**YOUR GOAL**
Return only the lines between the line holding "1.9, 13)), NICKEL);" and the line holding "obj.parent = empty", the two boundary lines included, exactly as they appear.

**DATASET SECTION**

============

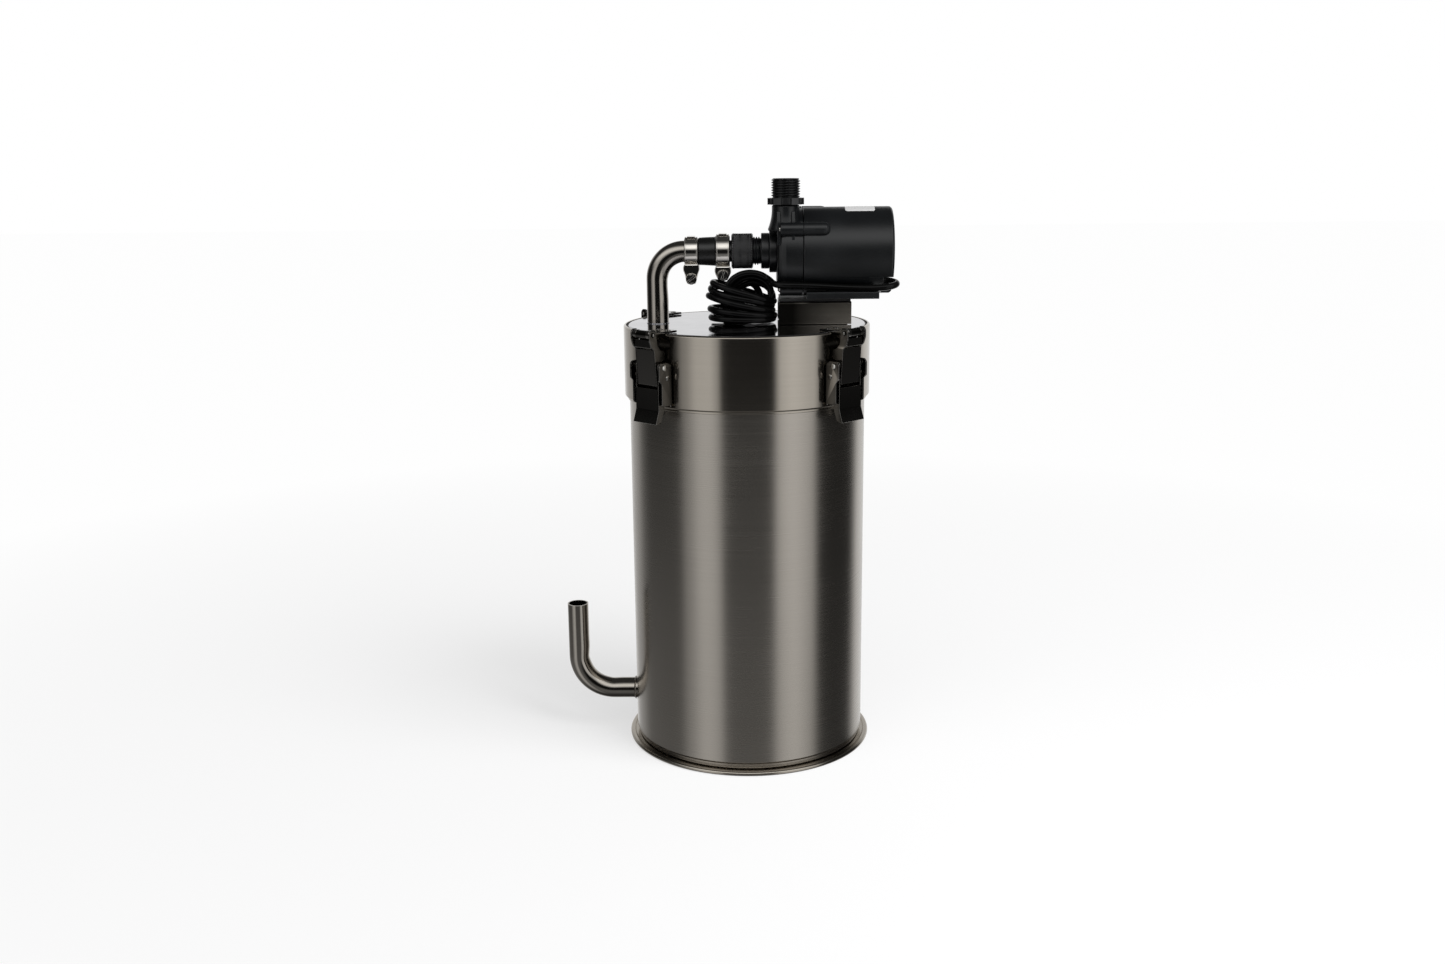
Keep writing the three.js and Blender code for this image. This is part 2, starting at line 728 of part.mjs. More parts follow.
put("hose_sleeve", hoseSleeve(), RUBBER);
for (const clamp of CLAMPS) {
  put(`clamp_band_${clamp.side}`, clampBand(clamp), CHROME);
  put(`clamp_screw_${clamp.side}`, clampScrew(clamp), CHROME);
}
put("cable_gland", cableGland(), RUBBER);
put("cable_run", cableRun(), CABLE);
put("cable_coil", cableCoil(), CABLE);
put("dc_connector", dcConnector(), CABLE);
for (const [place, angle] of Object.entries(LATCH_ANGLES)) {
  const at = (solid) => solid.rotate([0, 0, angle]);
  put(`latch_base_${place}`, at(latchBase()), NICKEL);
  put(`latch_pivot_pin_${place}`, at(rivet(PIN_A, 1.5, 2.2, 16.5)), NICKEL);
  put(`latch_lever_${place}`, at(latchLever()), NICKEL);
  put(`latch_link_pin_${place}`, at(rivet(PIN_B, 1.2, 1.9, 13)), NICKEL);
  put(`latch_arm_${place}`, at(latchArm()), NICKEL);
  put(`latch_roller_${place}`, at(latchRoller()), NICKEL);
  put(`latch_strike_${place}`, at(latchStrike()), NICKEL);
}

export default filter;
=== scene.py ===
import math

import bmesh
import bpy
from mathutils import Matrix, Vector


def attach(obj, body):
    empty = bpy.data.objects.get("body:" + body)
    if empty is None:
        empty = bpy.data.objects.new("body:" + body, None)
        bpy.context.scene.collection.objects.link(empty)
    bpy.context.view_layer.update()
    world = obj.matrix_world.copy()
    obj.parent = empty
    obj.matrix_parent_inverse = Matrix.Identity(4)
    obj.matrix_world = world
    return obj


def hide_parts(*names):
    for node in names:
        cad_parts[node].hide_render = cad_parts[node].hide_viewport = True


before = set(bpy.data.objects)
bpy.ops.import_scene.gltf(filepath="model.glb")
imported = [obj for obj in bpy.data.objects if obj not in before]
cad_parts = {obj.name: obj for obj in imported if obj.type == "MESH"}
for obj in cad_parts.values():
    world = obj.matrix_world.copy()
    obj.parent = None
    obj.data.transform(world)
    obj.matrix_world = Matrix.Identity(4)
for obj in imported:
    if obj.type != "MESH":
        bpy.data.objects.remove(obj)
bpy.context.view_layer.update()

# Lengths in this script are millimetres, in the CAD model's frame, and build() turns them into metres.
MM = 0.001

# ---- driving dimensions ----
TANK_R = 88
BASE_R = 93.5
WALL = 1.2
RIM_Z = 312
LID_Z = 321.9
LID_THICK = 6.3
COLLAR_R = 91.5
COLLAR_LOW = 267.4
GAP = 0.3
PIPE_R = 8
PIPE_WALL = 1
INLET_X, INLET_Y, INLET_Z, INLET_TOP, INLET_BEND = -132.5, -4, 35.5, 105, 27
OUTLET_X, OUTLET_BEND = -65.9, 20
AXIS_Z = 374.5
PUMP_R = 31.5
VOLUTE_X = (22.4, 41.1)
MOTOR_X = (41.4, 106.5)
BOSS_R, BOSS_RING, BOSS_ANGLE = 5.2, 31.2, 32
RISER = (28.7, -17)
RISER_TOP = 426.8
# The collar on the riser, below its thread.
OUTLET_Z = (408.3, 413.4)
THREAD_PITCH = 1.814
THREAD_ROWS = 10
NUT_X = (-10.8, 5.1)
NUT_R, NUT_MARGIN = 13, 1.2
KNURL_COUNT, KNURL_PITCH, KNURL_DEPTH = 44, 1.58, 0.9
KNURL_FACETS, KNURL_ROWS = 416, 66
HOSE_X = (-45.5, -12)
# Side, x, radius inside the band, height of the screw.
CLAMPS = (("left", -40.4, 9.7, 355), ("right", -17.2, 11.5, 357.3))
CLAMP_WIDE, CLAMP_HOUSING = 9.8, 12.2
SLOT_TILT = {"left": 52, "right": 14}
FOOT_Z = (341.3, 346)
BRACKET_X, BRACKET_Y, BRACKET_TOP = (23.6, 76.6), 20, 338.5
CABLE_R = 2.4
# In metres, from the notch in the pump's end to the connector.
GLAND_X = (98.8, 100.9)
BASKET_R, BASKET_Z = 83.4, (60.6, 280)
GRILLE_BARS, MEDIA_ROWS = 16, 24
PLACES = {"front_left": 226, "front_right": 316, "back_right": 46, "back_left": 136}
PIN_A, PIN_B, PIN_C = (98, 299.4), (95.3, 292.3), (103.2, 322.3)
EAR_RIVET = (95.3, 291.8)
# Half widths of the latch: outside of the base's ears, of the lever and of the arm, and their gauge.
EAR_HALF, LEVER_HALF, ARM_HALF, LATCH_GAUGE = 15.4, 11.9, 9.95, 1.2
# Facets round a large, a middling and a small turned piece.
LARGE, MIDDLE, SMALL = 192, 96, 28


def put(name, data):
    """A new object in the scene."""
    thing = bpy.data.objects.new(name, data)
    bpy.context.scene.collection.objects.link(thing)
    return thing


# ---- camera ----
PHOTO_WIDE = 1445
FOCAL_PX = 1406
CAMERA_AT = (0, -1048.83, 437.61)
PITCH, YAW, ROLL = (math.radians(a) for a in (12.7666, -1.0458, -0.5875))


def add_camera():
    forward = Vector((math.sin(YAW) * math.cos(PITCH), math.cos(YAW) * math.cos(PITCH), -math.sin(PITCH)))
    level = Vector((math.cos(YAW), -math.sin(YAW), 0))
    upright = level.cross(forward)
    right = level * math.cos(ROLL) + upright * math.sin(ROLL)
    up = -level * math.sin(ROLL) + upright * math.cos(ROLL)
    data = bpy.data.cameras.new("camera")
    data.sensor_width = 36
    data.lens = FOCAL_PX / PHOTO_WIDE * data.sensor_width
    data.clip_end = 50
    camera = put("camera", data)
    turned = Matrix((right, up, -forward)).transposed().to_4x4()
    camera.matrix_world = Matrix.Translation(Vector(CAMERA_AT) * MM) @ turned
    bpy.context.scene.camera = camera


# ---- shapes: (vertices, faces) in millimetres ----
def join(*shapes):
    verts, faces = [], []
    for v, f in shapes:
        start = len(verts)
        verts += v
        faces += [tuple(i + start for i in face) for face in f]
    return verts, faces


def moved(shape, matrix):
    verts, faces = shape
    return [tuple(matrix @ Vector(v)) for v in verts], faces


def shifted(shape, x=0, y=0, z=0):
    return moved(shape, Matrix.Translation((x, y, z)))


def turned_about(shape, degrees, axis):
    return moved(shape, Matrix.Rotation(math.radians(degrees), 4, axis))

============

**WRITTEN ANSWER**
  put(`latch_link_pin_${place}`, at(rivet(PIN_B, 1.2, 1.9, 13)), NICKEL);
  put(`latch_arm_${place}`, at(latchArm()), NICKEL);
  put(`latch_roller_${place}`, at(latchRoller()), NICKEL);
  put(`latch_strike_${place}`, at(latchStrike()), NICKEL);
}

export default filter;
=== scene.py ===
import math

import bmesh
import bpy
from mathutils import Matrix, Vector


def attach(obj, body):
    empty = bpy.data.objects.get("body:" + body)
    if empty is None:
        empty = bpy.data.objects.new("body:" + body, None)
        bpy.context.scene.collection.objects.link(empty)
    bpy.context.view_layer.update()
    world = obj.matrix_world.copy()
    obj.parent = empty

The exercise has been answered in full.